Again, the boy made no attempt to answer. The preacher raised his voice even more and shook his finger in the boy's face and bellowed, "Where is God?!"
The boy screamed and bolted from the room, ran directly home and dove into his closet, slamming the door behind him.
When his older brother found him in the closet, he asked, "What happened?"
The younger brother, gasping for breath, replied, "We are in BIG trouble this time.
("I just LOVE reading next line again and again")
GOD is missing, and they think we did it!!!!!!!!!!!!!!....
A Lovely letter from a PRETTY GIRL to her father...
A father passing by his teenage daughter's bedroom was astonished to see the bed was nicely made and everything was neat and tidy. Then he saw an envelope propped up prominently on the centre of the pillow. It was addressed "Dad".
With the worst premonition, he opened the envelope and read the letter with trembling hands:-
It is with great regret and sorrow that I'm writing you, but I'm leaving home. I had to elope with my new boyfriend Saim because I wanted to avoid a scene with Mom and you.
I've been finding real passion with Saim and he is so nice to me. I know when you meet him you'll like him too - even with all his piercing, tattoos, and motorcycle clothes.

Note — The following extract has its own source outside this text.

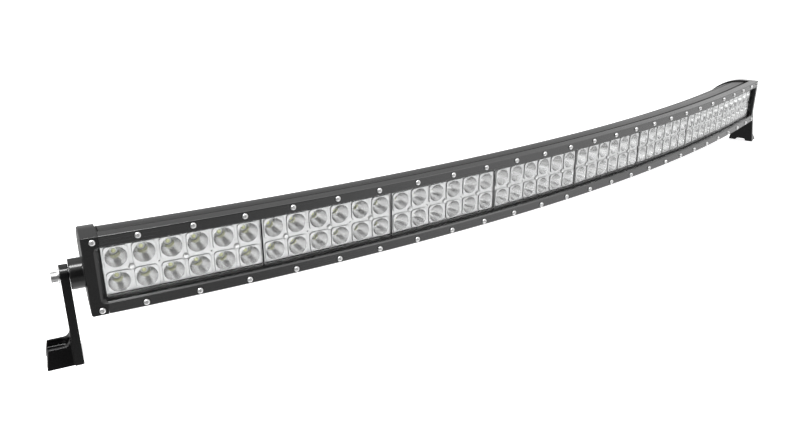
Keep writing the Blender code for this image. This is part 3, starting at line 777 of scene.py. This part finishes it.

But it's not only the passion Dad, I'm pregnant and Saim said that he wants me to have the kid and that we can be very happy together. Even though Saim is much older than me (anyway, 42 isn't so old these days is it?), and has no money, really these things shouldn't tand in the way of our relationship, don't you agree? Saim has a great CD collection; he already owns a trailer in the woods and has a stack of firewood for the whole winter.
It's true he has other girlfriends as well but I know he'll be faithful to me in his own way. He wants to have many more children with me and that's now one of my dreams too.
Saim taught me that marijuana doesn't really hurt anyone and he'll be growing it for us and we'll trade it with our friends for all the cocaine and ecstasy we want. In the meantime, we'll pray that science will find a cure for AIDS so Saim can get better; he sure deserves it!!
Don't worry Dad, I'm 15 years old now and I know how to take care of myself. Someday I'm sure we'll be back to visit so you can get to know your grandchildren.
Your loving daughter,
At the bottom of the page were the letters "PTO".
Hands still trembling, her father turned the sheet, and read:
PS: Dad, none of the above is true. I'm over at the neighbour's house. I just wanted to remind you that there are worse things in life than my report card that's in my desk centre drawer.
Please sign it and call when it is safe for me to come home.
I love you Dad...!!!!!!!
BUSINESS IS BUSINESS!!
One day many years ago at a school in South London a teacher said to the class of 5-year-olds, "I'll give $20 to the child who can tell me who was the most famous man who ever lived."
An Irish boy put his hand up and said, "It was St. Patrick." The teacher said, "Sorry Alan, that's not correct."
Then a Scottish boy put his hand up and said, "It was St. Andrew." The teacher replied, "I'm sorry, Hamish, that's not right either.
Finally, a Gujarati boy raised his hand and said, "It was Jesus Christ." The teacher said, "That's absolutely right, Jayant, come up here and I'll give you the $20."
As the teacher was giving Jayant his money, she said, "You know Jayant, since you are Gujarati, I was very surprised you said Jesus Christ." Jayant replied, "Yes, in my heart I knew it was Lord Krishna, but business is business!"